Meiningen: „Didone abbandonata“, Domenico Sarro

Er würde sich die Augen reiben, säße er im Publikum. Ein gemalter Bühnenraum wie einst in seinem Theater schafft die perfekte Illusion eines Palastes am Meer. Die Kostümideen könnten fast von ihm sein, Maske und Accessoires charaktertypisch. Wer hat ihm da über die Schulter gesehen? Werden ihm der Titel Didone abbandonata, der Komponist Domenico Sarro und der Librettist Pietro Metastasio etwas sagen? Schließlich sorgten sie vor 301 Jahren für einen Blockbuster, der von Wien bis Neapel begeisterte, und in der Musikaliensammlung seines Urgroßvaters liegt eine Abschrift dieser Oper. Eher nicht, denn aus Kostengründen schaffte er damals das Musiktheater ab.

Theaterherzog Georg II. von Sachsen-Meiningen feiert bald seinen 200. Geburtstag. Auf der Suche nach einem passenden Geschenk stieß Intendant Jens Neundorff von Enzberg auf dieses Werk, infizierte Regisseur Dietrich W. Hilsdorf und Dirigent Samuel Bächli, diesen verborgenen Schatz zu heben, um ihn hierzulande zu einer szenischen Erstaufführung zu bringen. Hilsdorf inszeniert die Oper als Kammerspiel, in dem sechs Personen im Streben um Macht Intrigen spinnen, mit Gefühlen kämpfen, sich und anderen etwas vorspielen und dabei alles andere als eingleisige Charaktere sind. „Jede Figur hat ihre Brüche und Schwierigkeiten“. Metastasio grenzte sich damals mit der Vielschichtigkeit seiner Protagonisten klar vom Mainstream seiner Kollegen ab.

© Christina Iberl

Damit die Musik diesen Charakteren die entsprechenden Farben noch deutlicher verleiht, lichtete Samuel Bächli das Werk. Dass er in der Meininger Hofkapelle mit exzellenten Musikern arbeiten kann, die sich auf Neues hochmotiviert einlassen, ist ein großer Vorteil.

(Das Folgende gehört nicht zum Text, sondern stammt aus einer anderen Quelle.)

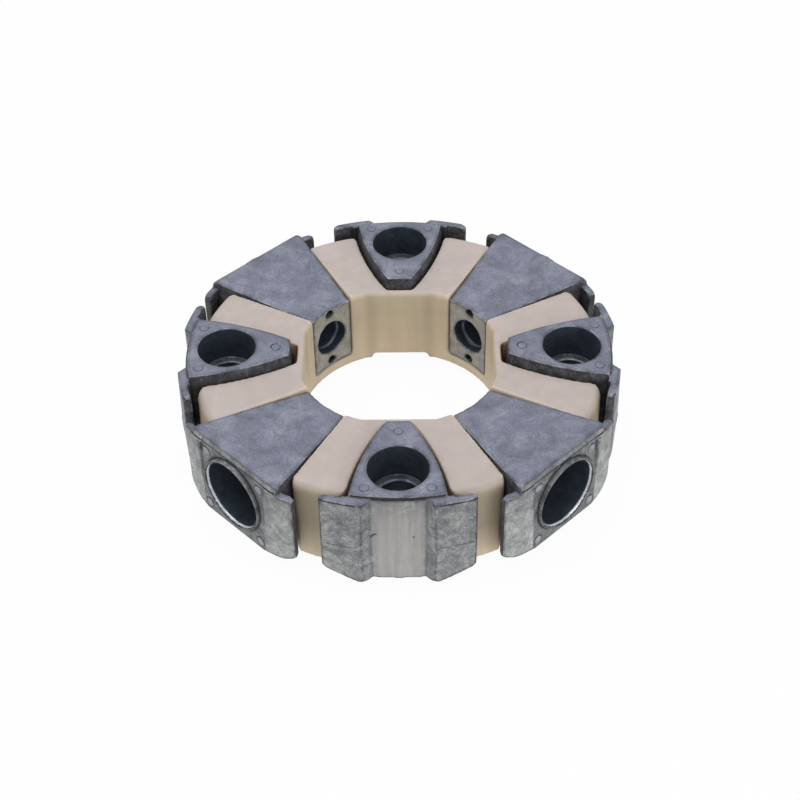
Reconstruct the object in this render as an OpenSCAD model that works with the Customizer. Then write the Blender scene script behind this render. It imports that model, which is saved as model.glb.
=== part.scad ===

Er lässt nicht immer das gesamte Orchester spielen, schaufelt Platz für Soli, nimmt Wucht zurück und unterstützt die Psychologie der Personen. Der Kontrastreichtum innerhalb der Arien sorgt für stete Spannung und Dramatik. Mit den drei Continuo-Instrumenten Laute, Cembalo und Barockorgel hat die Musik noch mehr szenische Kraft und man fragt sich, warum dieses Juwel so lange in der Versenkung lag.

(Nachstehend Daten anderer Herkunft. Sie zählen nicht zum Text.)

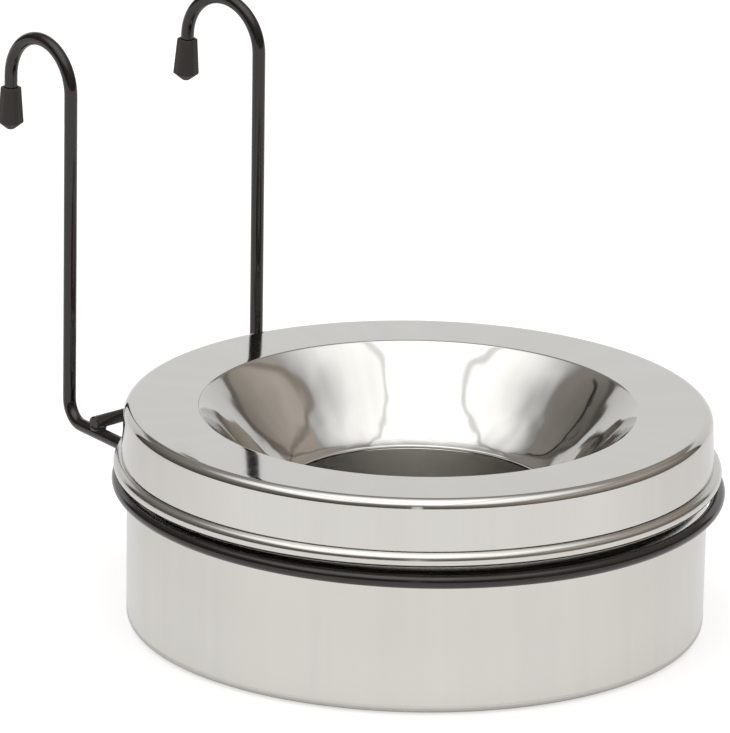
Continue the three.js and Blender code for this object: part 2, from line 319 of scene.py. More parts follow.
def polyline(name, points):
    """An object that holds only points and the lines between them."""
    mesh = bpy.data.meshes.new(name)
    mesh.from_pydata(points, [(i, i + 1) for i in range(len(points) - 1)], [])
    return in_scene(name, mesh)


print("a quarter arc in 12 steps has", len(arc(0, 0, MM, 0, 90, 12)), "points")

# %% [markdown]
# ## Geometry Nodes: turning a profile
#
# Turning is a rule, so Geometry Nodes do it. A grid gets one row for each profile point and one
# column for each step round the axis. Each grid point then looks up its profile point and swings it
# round. The seam and the poles are merged.

# %% Geometry Nodes: turning
SEAM = 0.002 * MM  # points nearer than this are merged


def tree_with(name, sockets):
    """A new tree with geometry in and out, and its named inputs."""
    tree = bpy.data.node_groups.new(name, "GeometryNodeTree")
    tree.interface.new_socket("Geometry", in_out="INPUT", socket_type="NodeSocketGeometry")
    for socket_name, kind in sockets.items():
        tree.interface.new_socket(socket_name, in_out="INPUT", socket_type="NodeSocket" + kind)
    tree.interface.new_socket("Geometry", in_out="OUTPUT", socket_type="NodeSocketGeometry")
    return tree, tree.nodes.new("NodeGroupInput").outputs, tree.nodes.new("NodeGroupOutput").inputs


def finish_tree(tree, geometry, material, output):
    """Smooth shading, real geometry and a material, as the last steps of every tree."""
    smooth = add_node(tree, "GeometryNodeSetShadeSmooth", values={"Geometry": geometry})[0]
    real = add_node(tree, "GeometryNodeRealizeInstances", values={"Geometry": smooth})[0]
    finished = add_node(
        tree, "GeometryNodeSetMaterial", values={"Geometry": real, "Material": material}
    )[0]
    tree.links.new(finished, output["Geometry"])


def turned(tree, profile, sides, position):
    """Swings the profile round the axis, as a shell whose faces point outwards."""
    rows = add_node(
        tree, "GeometryNodeAttributeDomainSize", {"component": "MESH"}, {"Geometry": profile}
    )["Point Count"]
    columns = add_node(tree, "FunctionNodeIntegerMath", "ADD", {0: sides, 1: 1})[0]
    grid = add_node(
        tree, "GeometryNodeMeshGrid", values={"Vertices X": rows, "Vertices Y": columns}
    )["Mesh"]
    index = add_node(tree, "GeometryNodeInputIndex")[0]
    row = add_node(tree, "FunctionNodeIntegerMath", "DIVIDE_FLOOR", {0: index, 1: columns})[0]
    column = add_node(tree, "FunctionNodeIntegerMath", "MODULO", {0: index, 1: columns})[0]
    looked_up = add_node(
        tree,
        "GeometryNodeSampleIndex",
        {"data_type": "FLOAT_VECTOR", "domain": "POINT"},
        {"Geometry": profile, "Value": position, "Index": row},
    )["Value"]
    turn = add_node(tree, "ShaderNodeMath", "DIVIDE", {0: column, 1: sides})[0]
    angle = add_node(tree, "ShaderNodeMath", "MULTIPLY", {0: turn, 1: 2 * math.pi})[0]
    swung = add_node(
        tree,
        "ShaderNodeVectorRotate",
        {"rotation_type": "Z_AXIS"},
        {"Vector": looked_up, "Angle": angle},
    )[0]
    shell = add_node(
        tree, "GeometryNodeSetPosition", values={"Geometry": grid, "Position": swung}
    )[0]
    merged = add_node(
        tree, "GeometryNodeMergeByDistance", values={"Geometry": shell, "Distance": SEAM}
    )[0]
    return add_node(tree, "GeometryNodeFlipFaces", values={"Mesh": merged})[0]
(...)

Hilsdorf schuf für dieses Kammerspiel einen großen gemalten Bühnenraum im Stil der Entstehungszeit, platziert aber auf der linken Seite dezent sechs moderne Garderoben, wo sich die Darsteller gelegentlich aufhalten, bis ihr nächster Auftritt folgt. Dies schafft eine gewisse Distanz, auch für den Zuschauer. Dieser Spielort bleibt und wird nur geringfügig verändert.

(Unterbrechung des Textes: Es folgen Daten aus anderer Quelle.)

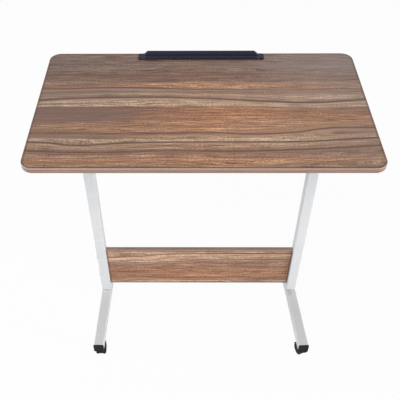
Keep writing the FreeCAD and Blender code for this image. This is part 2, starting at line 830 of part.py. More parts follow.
def brake_pedal(side_name):
    """The moulded pedal: an arm in the slot, its pin, and a tread plate outside the guard."""
    arm = block(pedal_arm_width, pedal_arm_height, pedal_arm_tail + pedal_arm_reach, 0, 0, -pedal_arm_tail)
    tread = block(pedal_width, pedal_thickness, pedal_length, 0, 0, pedal_arm_reach)
    tread = tread.makeFillet(pedal_round, straight_edges(tread, X_AXIS))
    pedal = about_pivot(arm.fuse(tread)).fuse(pedal_pin(0))
    return on_stem(pedal, "rear", side_name)


# Build

write("tabletop", tabletop())
write("tabletop_edge_band", tabletop_edge_band())
write("tablet_ledge", tablet_ledge())
write("ledge_screws", ledge_screws())
write("arm_end_caps", arm_end_caps())
write("tabletop_screws", tabletop_screws())
write("insert_nuts", insert_nuts())
write("arm_welds", arm_welds())
write("foot_welds", foot_welds())
write("clamp_nuts", clamp_nuts())
write("lower_panel", lower_panel())
write("panel_edge_band", panel_edge_band())
write("panel_bolts", panel_bolts())
write("panel_cross_dowels", panel_cross_dowels())
write("stem_nuts", stem_nuts())

for side_name, side in SIDES.items():
    write("support_arm_" + side_name, support_arm(side))
    write("inner_column_" + side_name, inner_column(side))
    write("inner_column_glide_" + side_name, inner_column_glide(side))
    write("column_tube_" + side_name, column_tube(side))
    write("column_collar_" + side_name, column_collar(side))
    write("foot_tube_" + side_name, foot_tube(side))
    write("clamp_tip_" + side_name, clamp_tip(side))
    write("clamp_screw_" + side_name, clamp_screw(side))
    write("clamp_knob_" + side_name, clamp_knob(side))
    write("brake_pedal_rear_" + side_name, brake_pedal(side_name))
    for end_name in ENDS:
        place = end_name + "_" + side_name
        write("foot_cap_" + place, foot_cap(end_name, side_name))
        write("caster_stem_" + place, caster_stem(end_name, side_name))
        write("caster_hood_" + place, caster_hood(end_name, side_name))
        write("caster_axle_" + place, caster_axle(end_name, side_name))
        write("caster_wheel_" + place + "_a", caster_wheel(end_name, side_name, -1))
        write("caster_wheel_" + place + "_b", caster_wheel(end_name, side_name, 1))
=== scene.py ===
import math

import bmesh
import bpy
from mathutils import Matrix, Vector


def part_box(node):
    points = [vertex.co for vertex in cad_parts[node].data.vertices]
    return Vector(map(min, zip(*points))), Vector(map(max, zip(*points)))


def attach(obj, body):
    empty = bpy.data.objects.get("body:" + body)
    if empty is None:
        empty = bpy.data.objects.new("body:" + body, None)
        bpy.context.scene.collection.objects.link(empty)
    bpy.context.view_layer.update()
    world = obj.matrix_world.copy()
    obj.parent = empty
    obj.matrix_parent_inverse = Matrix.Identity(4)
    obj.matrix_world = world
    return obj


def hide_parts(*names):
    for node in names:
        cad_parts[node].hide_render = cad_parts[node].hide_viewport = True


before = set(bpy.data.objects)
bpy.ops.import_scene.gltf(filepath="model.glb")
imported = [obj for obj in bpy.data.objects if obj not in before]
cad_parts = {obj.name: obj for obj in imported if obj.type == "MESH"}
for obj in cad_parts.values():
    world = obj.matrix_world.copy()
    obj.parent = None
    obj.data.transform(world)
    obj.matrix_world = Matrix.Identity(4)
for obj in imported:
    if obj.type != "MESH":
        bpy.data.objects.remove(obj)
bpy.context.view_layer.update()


# Camera
# The photo looks down on the table from in front of it and a little to its left.
# The lens is shifted because the photo was cropped off its middle.

lens_mm = 54.56
sensor_mm = 36.0
lens_shift = (0.0398, 0.0133)
camera_place = (-0.0286, -1.0442, 1.4701)
camera_dip = 45.774
camera_yaw = -0.613
camera_roll = -0.432

def new_object(name, data):
    """A mesh, lamp or camera as an object of the scene."""
    made = bpy.data.objects.new(name, data)
    bpy.context.scene.collection.objects.link(made)
    return made


lens = bpy.data.cameras.new("photo_camera")
lens.sensor_width = sensor_mm
lens.lens = lens_mm
lens.shift_x, lens.shift_y = lens_shift
camera = new_object("photo_camera", lens)
turn = Matrix.Rotation(math.radians(-camera_yaw), 4, "Z")
dip = Matrix.Rotation(math.radians(90 - camera_dip), 4, "X")
roll = Matrix.Rotation(math.radians(camera_roll), 4, "Z")
camera.matrix_world = Matrix.Translation(camera_place) @ (turn @ dip) @ roll
bpy.context.scene.camera = camera
bpy.context.scene.view_settings.view_transform = "Standard"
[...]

Der Urstoff für die Geschichte findet sich in Vergils Aeneis. Den Trojaner Aeneas verschlägt es nach einem Sturm an die Küste Karthagos. Dort verliebt er sich in Königin Dido und bleibt zunächst. Weil er aber eine Mission zu erfüllen hat, will er wieder abreisen. Er bittet ihre Schwester Selene, die ihn heimlich liebt, ihr das schonend beizubringen. Osmida, deren Vertraute, wittert eine Chance für ihre eigenen Pläne. Iarba, König der Mauren, versucht mit allen Mitteln, Dido zur Heirat zu bewegen, bekommt jedoch nur Körbe. Seine Versuche, Aeneas mithilfe seines Vertrauten Araspe zu töten, scheitern. Dido meint, den Geliebten halten zu können, wenn sie ihm die Wahl bietet, sie entweder zu töten oder einer Ehe mit Iarba zuzustimmen. Vergeblich. Aeneas reist ab, Iarba, wütend über Didos Ablehnung, vernichtet Karthago und sie wählt den Tod.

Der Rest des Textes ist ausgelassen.